7)    To exit the sftp server and drop back to the ssh server, do

sftp> bye

More information about sftp can be found here https://www.digitalocean.com/community/tutorials/how-to-use-sftp-to-securely-transfer-files-with-a-remote-server


Using Globus:


Several academic and non-academic institutions will provide their members access to Globus for data transfers between servers and/or personal computers. However, some organizations bar users from data transfers via Globus for security reasons. If the client is outside of the OSU system, please check with your administrator before using this approach as your institute may have specific installation/operation instructions.
1)    Install Globus connect personal from https://www.globus.org/globus-connect-personal or your organizations specific Globus portal.

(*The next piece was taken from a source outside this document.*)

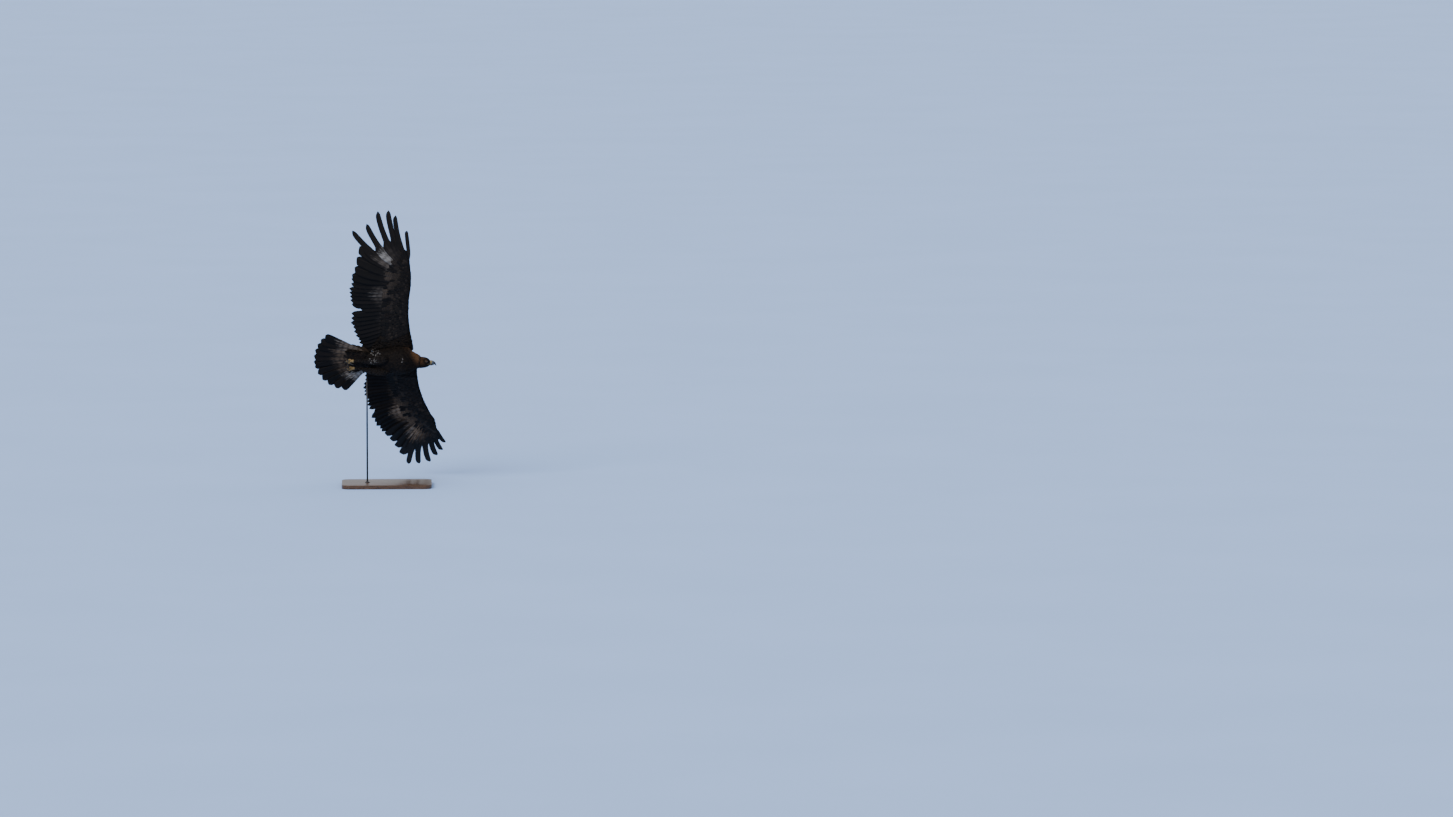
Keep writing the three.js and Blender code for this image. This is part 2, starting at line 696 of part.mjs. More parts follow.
const rodInBody = rod(baseSize.z, 2 * bodyHeight, rodRadius).intersect(toWorld(trunk(), bird));
const rodTop = rodInBody.boundingBox().min[2] + rodDepthInBody;
mesh("stand_base", standBase(), materials.wood, eagle);
mesh("stand_rod", rod(baseSize.z + gap, rodTop, rodRadius), materials.steel, eagle);

// Bird
const socket = toLocal(rod(baseSize.z, rodTop + gap, rodRadius + gap), bird);
mesh("torso", without(trunk(), socket), materials.plumage, bird);
for (const side of ["right", "left"]) {
  const wing = wingCore(side).add(wingFeathers(side));
  mesh("wing_" + side, without(wing, trunk(gap)), materials.flight, bird);
}
mesh("tail", without(tailRump().add(tailFan()), trunk(gap), socket), materials.flight, bird);
for (const side of ["right", "left"]) {
  mesh("thigh_" + side, without(thigh(side), trunk(gap), socket), materials.plumage, bird);
  mesh("shank_" + side, without(shank(side), thigh(side, gap)), materials.plumage, bird);
  mesh("foot_" + side, without(foot(side), shank(side, gap)), materials.foot, bird);
  for (const toe of toes) {
    mesh("claw_" + toe.name + "_" + side, without(claw(toe, side), foot(side, gap)), materials.horn, bird);
  }
}

// Head and bill
const cereEnd = billStart + cereLength;
const sockets = ["right", "left"].map((side) => ball(eyeRadius + gap, eyeCentre(side)));
const face = union([skull(), ...["right", "left"].flatMap((side) => [brow(side), lids(side)])]);
mesh("head", without(face, ...sockets), materials.nape, head);
const bill = billUpper();
const cereBlock = bill.intersect(slab(-60, cereEnd));
mesh("cere", without(cereBlock, skull(gap), nostril("left"), nostril("right")), materials.cere, head);
mesh("bill_upper", without(bill, slab(-60, cereEnd + gap)), materials.horn, head);
mesh("bill_lower", without(billLower(), skull(gap), billUpper(gap)), materials.horn, head);
for (const side of ["right", "left"]) {
  mesh("eye_" + side, ball(eyeRadius, eyeCentre(side)), materials.eye, head);
}
const neckPart = without(neck(), toWorld(trunk(gap), bird), toWorld(skull(gap), head));
mesh("neck", neckPart, materials.nape, eagle);

export default eagle;
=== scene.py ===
# Golden eagle banking in flight, a life-size still model on a plain display stand.
# Shapes are worked out in millimetres, in the bird's or the head's own frame, and then placed in metres.
import math
from functools import partial
import bmesh
import bpy
import numpy as np
from mathutils import Matrix, Vector, kdtree


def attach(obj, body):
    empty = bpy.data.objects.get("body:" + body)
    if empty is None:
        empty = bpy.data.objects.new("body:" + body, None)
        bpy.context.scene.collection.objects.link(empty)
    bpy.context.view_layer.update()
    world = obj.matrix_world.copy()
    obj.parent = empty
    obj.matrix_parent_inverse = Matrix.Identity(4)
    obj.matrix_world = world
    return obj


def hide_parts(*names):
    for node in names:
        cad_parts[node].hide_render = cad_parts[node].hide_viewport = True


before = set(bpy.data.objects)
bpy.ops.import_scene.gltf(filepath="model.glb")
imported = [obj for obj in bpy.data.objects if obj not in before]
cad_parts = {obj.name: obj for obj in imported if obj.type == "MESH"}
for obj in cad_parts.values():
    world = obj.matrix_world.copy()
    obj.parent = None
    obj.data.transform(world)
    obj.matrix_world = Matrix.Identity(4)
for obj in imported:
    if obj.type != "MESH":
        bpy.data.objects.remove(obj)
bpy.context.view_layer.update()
rng = np.random.default_rng(26)
sides = {"right": -1, "left": 1}          # which way each side lies across the bird

# Pose: the left wing is down, the nose a little up and turned to the viewer, the head held level
pose = {
    "bodyHeight": 905,
    "bank": 65,
    "yaw": 8,
    "pitch": 2,
    "headPlace": (242, -28, -13),
    "headTilt": 5,
}


def turn(axis, degrees):
    return Matrix.Rotation(math.radians(degrees), 4, axis)


lifted = Matrix.Translation((0, 0, pose["bodyHeight"]))
birdFrame = lifted @ turn("Y", -pose["pitch"]) @ turn("Z", -pose["yaw"]) @ turn("X", -pose["bank"])
headFrame = lifted @ Matrix.Translation(pose["headPlace"]) @ turn("Y", pose["headTilt"])


def placed(points, ownFrame=birdFrame):      # from millimetres in a frame of its own to metres
    m = np.array(ownFrame)
    return (np.asarray(points, float) @ m[:3, :3].T + m[:3, 3]) * 0.001


def headed(directions, ownFrame=birdFrame):      # turns directions only
    return np.asarray(directions, float) @ np.array(ownFrame)[:3, :3].T


def mix(a, b, t):
    return a + (b - a) * t


def smooth(x, low, high):
    t = np.clip((np.asarray(x, float) - low) / (high - low), 0, 1)
    return t * t * (3 - 2 * t)


def unit(vectors, least=1e-9):      # brought to length one
    return vectors / np.maximum(np.linalg.norm(vectors, axis=-1, keepdims=True), least)


def peak(x, middle, width):      # 1 at the middle, falling softly to both sides
    return math.exp(-((x - middle) / width) ** 2)


def curveThrough(rows):      # smooth curve through a table: first column the place, the rest values
    table = np.array(rows, float)
    last = len(table) - 1

    def valueAt(x):
        x = np.asarray(x, float)
        i = np.clip(np.searchsorted(table[:, 0], x, side="right") - 1, 0, last - 1)
        a, b, c, d = (table[np.clip(i + k, 0, last)] for k in (-1, 0, 1, 2))
        span = (c[..., 0] - b[..., 0])[..., None]
        t = np.clip((x - b[..., 0])[..., None] / span, 0, 1)
        slopeIn = (c - a) / (c[..., 0] - a[..., 0])[..., None] * span
        slopeOut = (d - b) / (d[..., 0] - b[..., 0])[..., None] * span
        t2, t3 = t * t, t * t * t
        ends = (2 * t3 - 3 * t2 + 1) * b + (3 * t2 - 2 * t3) * c
        return (ends + (t3 - 2 * t2 + t) * slopeIn + (t3 - t2) * slopeOut)[..., 1:]

    return valueAt


# Meshes from arrays
def setField(mesh, name, values):
    wide = np.ndim(values) > 1
    field = mesh.attributes.new(name, "FLOAT_VECTOR" if wide else "FLOAT", "POINT")
    field.data.foreach_set("vector" if wide else "value", np.asarray(values, float).ravel())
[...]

OSCs instructions are here https://www.osc.edu/resources/getting_started/howto/howto_use_globus_overview .
2)    After installation and login according to your specific requirements, Find the Globus connect icon in your toolbar and click on “Web: Transfer files

3)    In the top left of the screen, adjust the Panels to a two panel display.

4)    In the “Collection” section of the data locations panel search for Globus endpoints that you would like to use and have access to. These will be set by your specific organization, see links above.

5)    In the “Path” field, refine the directions to your data location and the location you would like to transfer data to. In the below instance we are transferring data to 1. Dean’s local desktop or 2. a made-up location withing OSC’s structure.
     
6)    With you source and target locations set (note in the below, these are not real locations), you can simply drag and drop files, directories etc… as needed

7)    To monitor the data transfer process/other activities, check the “ACTIVITY” tab on the far-left side of the screen

Using a physical hard drive:


Please contact IDI/GEMS for this option. Generally, if the data transfer is less then 2TB, we can provide a physical hard drive with the relevant data included. Details for this method should be arranged on a case-by-case basis.